Lichtdurchflutete Räume mit hohen Decken, Sesseln und Bücherregalen. Lange Tische aus Holz, an denen junge Kreative ihre Laptops aufklappen, arbeiten, sich austauschen. Längst ist dieses Bild nicht mehr nur den Weltmetropolen wie New York oder Paris vorbehalten. Co-Working Spaces, also Büros, in denen Schreibtische flexibel stunden-, tage- oder monatsweise gemietet werden können und die eine Menge Extras wie Leseecken, Cafés, Veranstaltungen oder Workshops zum Austauschen und Vernetzen bieten, haben längst auch in mittelgroßen und kleinen deutschen Städten Einzug gehalten.
„New Work“ heißt das dahinterstehen-de Konzept – also „neue Arbeit“. Der Sozialphilosoph Frithjof Bergmann gilt als Schöpfer dieses Begriffs. Er steht für eine flexiblere Arbeitsgestaltung, die Freiraum für Kreativität und die Entfaltung der eigenen Persönlichkeit bietet – und die das entsprechende Arbeitsumfeld braucht. Das kommt gut an: Seit 2005 die ersten Co-Working-Büros entstanden, ist ihre Zahl rapide gestiegen. Ende 2018 werden rund 1,7 Millionen Menschen in knapp 19 000 Co-Working Spaces rund um den Globus arbeiten, schätzt das Online-Magazin Deskmag, das regelmäßig Umfragen unter knapp 2000 Anbietern und Nutzern von Co-Working macht. Auch immer mehr Unternehmen setzen auf neue Formen der Arbeitsplatzgestaltung. Kürzlich kündigte die Deutsche Bahn an, ab dem Jahr 2019 in ausgewählten Bahnhöfen Arbeitsplätze für Geschäftsreisende anbieten zu wollen. Außerdem gibt es schon Co-Working-Labore, Werkstätten und kleine Filmstudios, die stunden- oder tageweise gemietet werden können.
Noch ist aber der typische Co-Working-Arbeitsplatz ein Schreibtisch. Im Schnitt sitzen in einem Co-Working Space 80 Mitglieder auf einer Fläche von 800 Quadratmetern, ergab die Auswertung der diesjährigen Deskmag-Umfrage.

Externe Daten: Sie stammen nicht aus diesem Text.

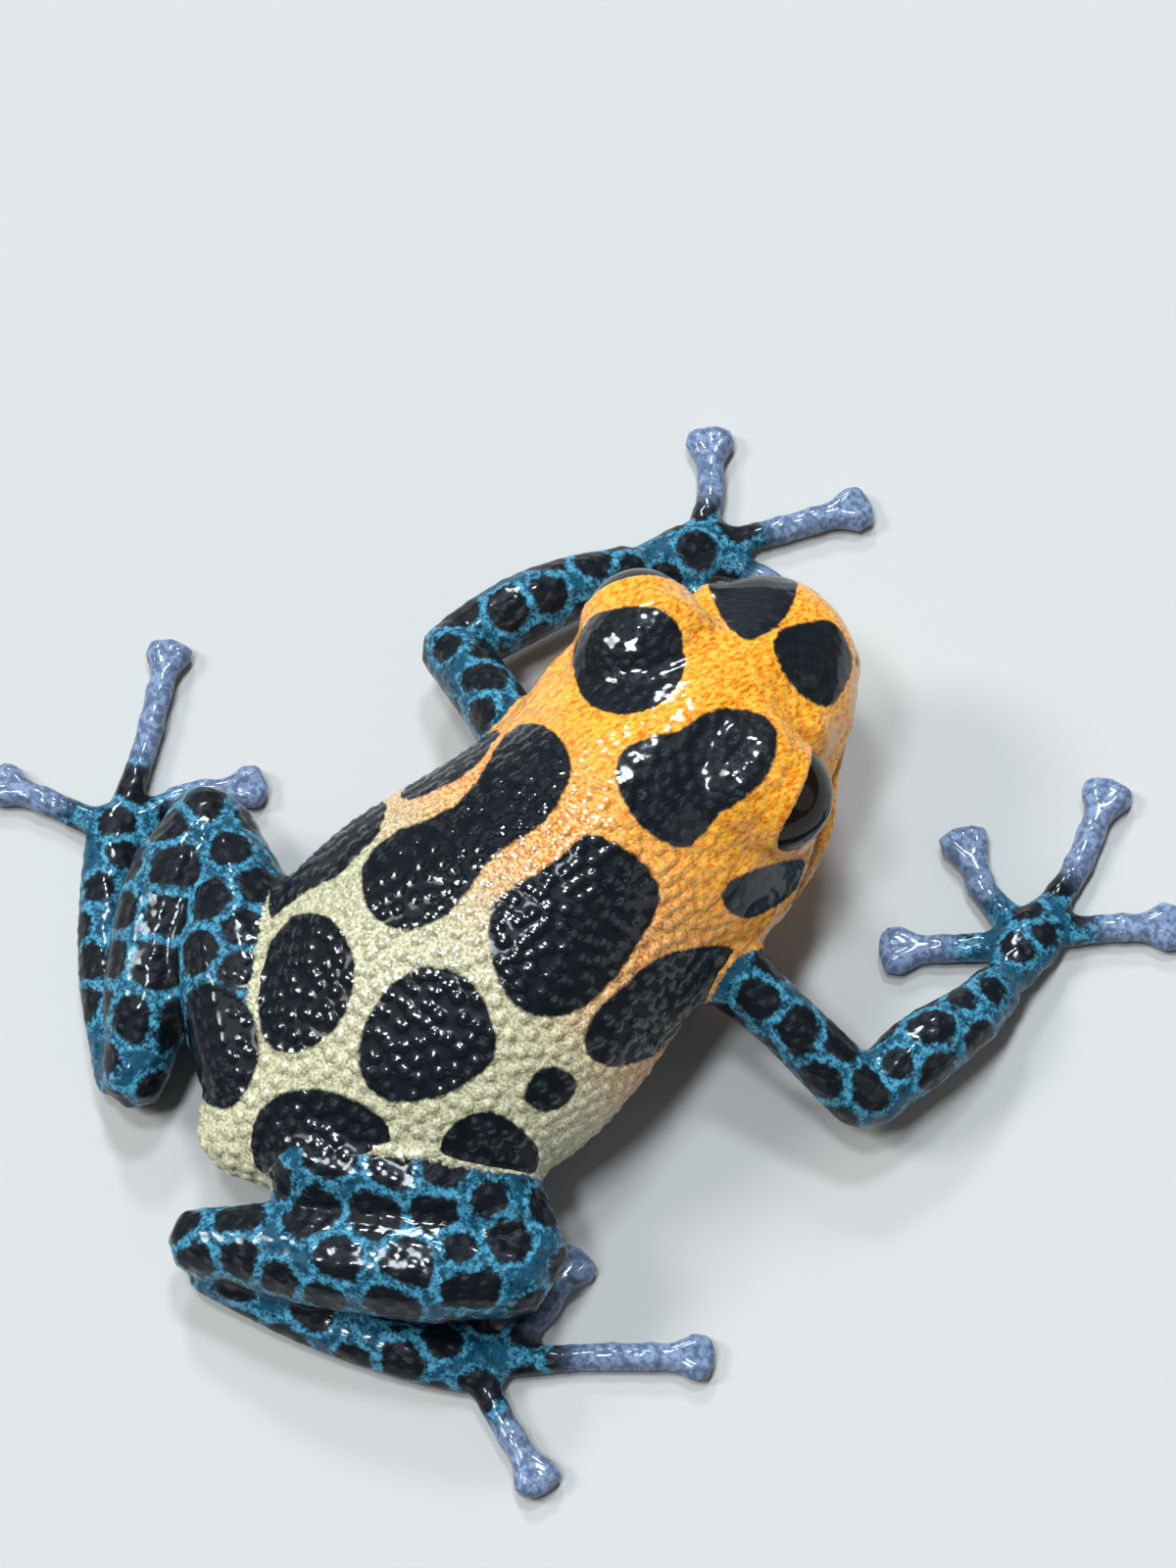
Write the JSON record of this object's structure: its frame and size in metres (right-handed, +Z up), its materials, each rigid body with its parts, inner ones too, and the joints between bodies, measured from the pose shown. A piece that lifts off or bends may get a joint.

Zimmerpflanzen, Designermöbel und Highspeed-Internet gehören zur Standardausstattung, nicht selten ist eine Kaffeeflatrate im Mietpreis inbegriffen. „Die Ansprüche der Mitarbeiter an ihre Arbeitsumgebung sind extrem gestiegen“, sagt Dewi Schönbeck, Direktorin bei dem Beratungs- und Architekturunternehmen CSMM. Auf den ersten Blick sei heute oft nicht mehr erkennbar, ob es sich um ein Café, Wohnzimmer oder einen Arbeitsplatz handele. „Die klassische Bürotypologie gibt es so nicht mehr.“
Fast wie eine Kita
Ein ehemaliges Kindercafé im Berliner Stadtteil Prenzlauer Berg. Dass hier im Mai 2016 ein Co-Working Space eröffnet hat, lässt sich auf den ersten Blick nicht erahnen. „Coworking Toddler“ sieht zunächst aus wie eine Kindertagesstätte: Spielzeug überall, Mal- und Bastelsachen liegen herum. Doch wenn sich die Eltern morgens von ihren Kindern verabschiedet haben, gelangen sie durch eine versteckte Tür in einen dahinterliegenden Arbeitsbereich. 12 Schreibtische können im „Toddler“ für je 350 Euro im Monat gemietet werden, es gibt eine Kaffeeküche und einen Besprechungsraum. Dort können die Eltern ungestört arbeiten, die 15 Kinder werden von Erziehern betreut. Im Notfall oder in der Eingewöhnungsphase sind die Eltern so schneller erreichbar. „Wir haben eine riesenlange Warteliste“, sagt Gründerin Sandra Runge. „Mit unserem Angebot haben wir einen Nerv getroffen.“ Für das nächste Jahr ist daher ein zweiter Standort in Neukölln geplant. Mittlerweile gibt es auch in vielen anderen Städten Co-Working Spaces mit einer integrierten Kita: In Frankfurt am Main etwa eröffnete der Anbieter „Co Work Play“ Mitte Oktober schon seinen zweiten Standort.